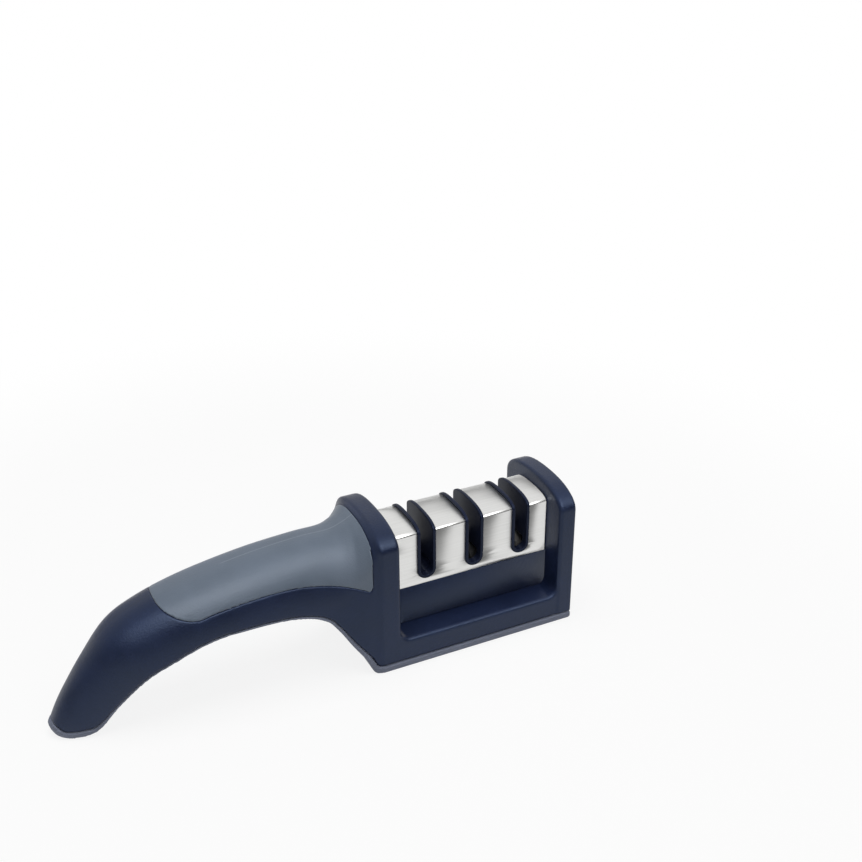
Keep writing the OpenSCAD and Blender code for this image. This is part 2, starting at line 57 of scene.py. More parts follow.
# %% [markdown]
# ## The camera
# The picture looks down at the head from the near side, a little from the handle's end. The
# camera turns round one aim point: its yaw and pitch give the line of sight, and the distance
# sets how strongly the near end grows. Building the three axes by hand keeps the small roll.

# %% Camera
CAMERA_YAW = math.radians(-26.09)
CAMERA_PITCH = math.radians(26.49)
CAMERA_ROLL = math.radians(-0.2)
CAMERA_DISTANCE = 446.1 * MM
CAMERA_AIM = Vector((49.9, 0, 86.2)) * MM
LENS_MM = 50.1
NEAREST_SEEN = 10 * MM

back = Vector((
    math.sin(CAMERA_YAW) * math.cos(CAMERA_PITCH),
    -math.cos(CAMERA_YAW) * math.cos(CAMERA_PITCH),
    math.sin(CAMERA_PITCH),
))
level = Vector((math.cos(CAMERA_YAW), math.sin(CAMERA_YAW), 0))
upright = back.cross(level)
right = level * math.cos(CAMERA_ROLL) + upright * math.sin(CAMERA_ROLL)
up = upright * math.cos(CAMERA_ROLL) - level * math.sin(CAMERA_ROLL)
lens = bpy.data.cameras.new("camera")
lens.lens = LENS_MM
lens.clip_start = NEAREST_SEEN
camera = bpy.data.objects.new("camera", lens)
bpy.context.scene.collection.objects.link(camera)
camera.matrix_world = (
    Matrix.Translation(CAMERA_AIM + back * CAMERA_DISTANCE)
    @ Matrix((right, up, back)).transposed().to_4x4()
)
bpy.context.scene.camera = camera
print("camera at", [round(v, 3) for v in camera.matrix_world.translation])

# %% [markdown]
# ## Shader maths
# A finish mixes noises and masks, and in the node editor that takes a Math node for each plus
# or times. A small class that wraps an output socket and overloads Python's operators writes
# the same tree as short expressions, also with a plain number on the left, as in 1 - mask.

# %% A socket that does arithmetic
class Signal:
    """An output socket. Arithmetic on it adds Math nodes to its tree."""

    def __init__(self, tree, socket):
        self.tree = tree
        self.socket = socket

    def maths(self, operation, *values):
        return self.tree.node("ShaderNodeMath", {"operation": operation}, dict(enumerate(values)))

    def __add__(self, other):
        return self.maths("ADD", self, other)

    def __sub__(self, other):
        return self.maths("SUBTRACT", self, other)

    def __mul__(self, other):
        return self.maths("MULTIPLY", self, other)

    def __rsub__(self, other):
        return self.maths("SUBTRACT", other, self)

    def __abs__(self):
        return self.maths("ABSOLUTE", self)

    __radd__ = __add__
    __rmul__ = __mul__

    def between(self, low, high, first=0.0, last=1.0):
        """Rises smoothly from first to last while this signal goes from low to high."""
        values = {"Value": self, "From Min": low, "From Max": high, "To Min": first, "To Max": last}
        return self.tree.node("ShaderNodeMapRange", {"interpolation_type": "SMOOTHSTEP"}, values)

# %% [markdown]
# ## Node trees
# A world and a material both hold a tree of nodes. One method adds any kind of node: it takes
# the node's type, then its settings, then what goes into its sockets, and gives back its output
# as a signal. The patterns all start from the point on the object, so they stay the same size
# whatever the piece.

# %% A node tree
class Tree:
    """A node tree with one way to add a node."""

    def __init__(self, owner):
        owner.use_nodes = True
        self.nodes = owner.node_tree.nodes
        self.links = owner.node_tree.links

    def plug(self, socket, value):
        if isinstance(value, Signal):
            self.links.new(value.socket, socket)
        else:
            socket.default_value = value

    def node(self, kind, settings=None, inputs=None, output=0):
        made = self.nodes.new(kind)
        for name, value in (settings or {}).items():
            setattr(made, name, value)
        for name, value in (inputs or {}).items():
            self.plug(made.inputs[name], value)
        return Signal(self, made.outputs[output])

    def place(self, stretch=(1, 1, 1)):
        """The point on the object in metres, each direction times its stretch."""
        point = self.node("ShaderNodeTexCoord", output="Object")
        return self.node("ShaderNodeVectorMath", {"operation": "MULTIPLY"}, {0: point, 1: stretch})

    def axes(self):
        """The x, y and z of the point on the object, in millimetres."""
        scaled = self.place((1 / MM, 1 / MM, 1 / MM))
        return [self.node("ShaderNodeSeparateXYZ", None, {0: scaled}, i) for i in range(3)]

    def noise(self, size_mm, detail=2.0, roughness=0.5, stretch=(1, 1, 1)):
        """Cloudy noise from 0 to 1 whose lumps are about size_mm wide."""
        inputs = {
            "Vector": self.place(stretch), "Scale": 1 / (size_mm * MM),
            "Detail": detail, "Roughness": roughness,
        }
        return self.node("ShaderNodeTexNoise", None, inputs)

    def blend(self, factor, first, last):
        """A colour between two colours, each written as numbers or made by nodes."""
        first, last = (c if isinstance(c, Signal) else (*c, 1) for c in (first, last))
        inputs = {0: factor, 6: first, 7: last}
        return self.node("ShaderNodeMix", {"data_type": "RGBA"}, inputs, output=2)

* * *

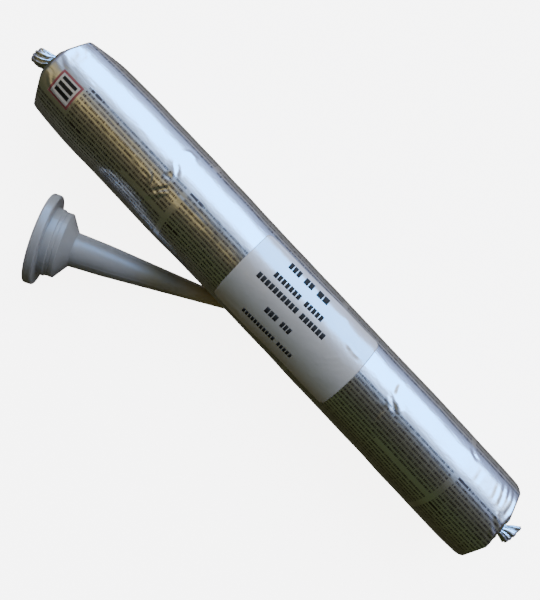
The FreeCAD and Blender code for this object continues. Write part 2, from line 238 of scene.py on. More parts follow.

...

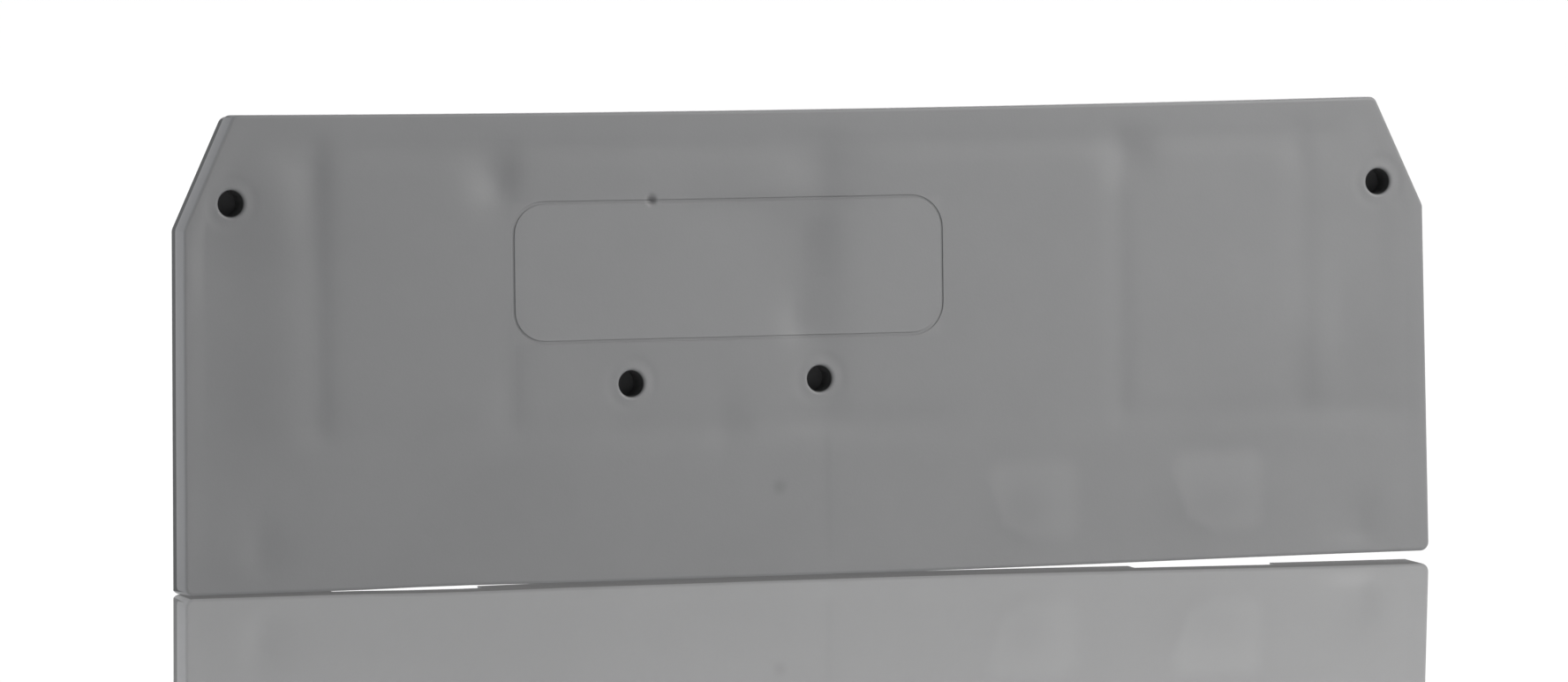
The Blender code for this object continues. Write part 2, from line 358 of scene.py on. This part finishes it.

**YOUR INSTRUCTIONS:**
Take the lines from the line with "Keep writing the" through the line with "NEAREST_SEEN = 10 * MM", both ends included, and give them again exactly, with nothing else.

**RESULT OF THE TASK:**
Keep writing the OpenSCAD and Blender code for this image. This is part 2, starting at line 57 of scene.py. More parts follow.
# %% [markdown]
# ## The camera
# The picture looks down at the head from the near side, a little from the handle's end. The
# camera turns round one aim point: its yaw and pitch give the line of sight, and the distance
# sets how strongly the near end grows. Building the three axes by hand keeps the small roll.

# %% Camera
CAMERA_YAW = math.radians(-26.09)
CAMERA_PITCH = math.radians(26.49)
CAMERA_ROLL = math.radians(-0.2)
CAMERA_DISTANCE = 446.1 * MM
CAMERA_AIM = Vector((49.9, 0, 86.2)) * MM
LENS_MM = 50.1
NEAREST_SEEN = 10 * MM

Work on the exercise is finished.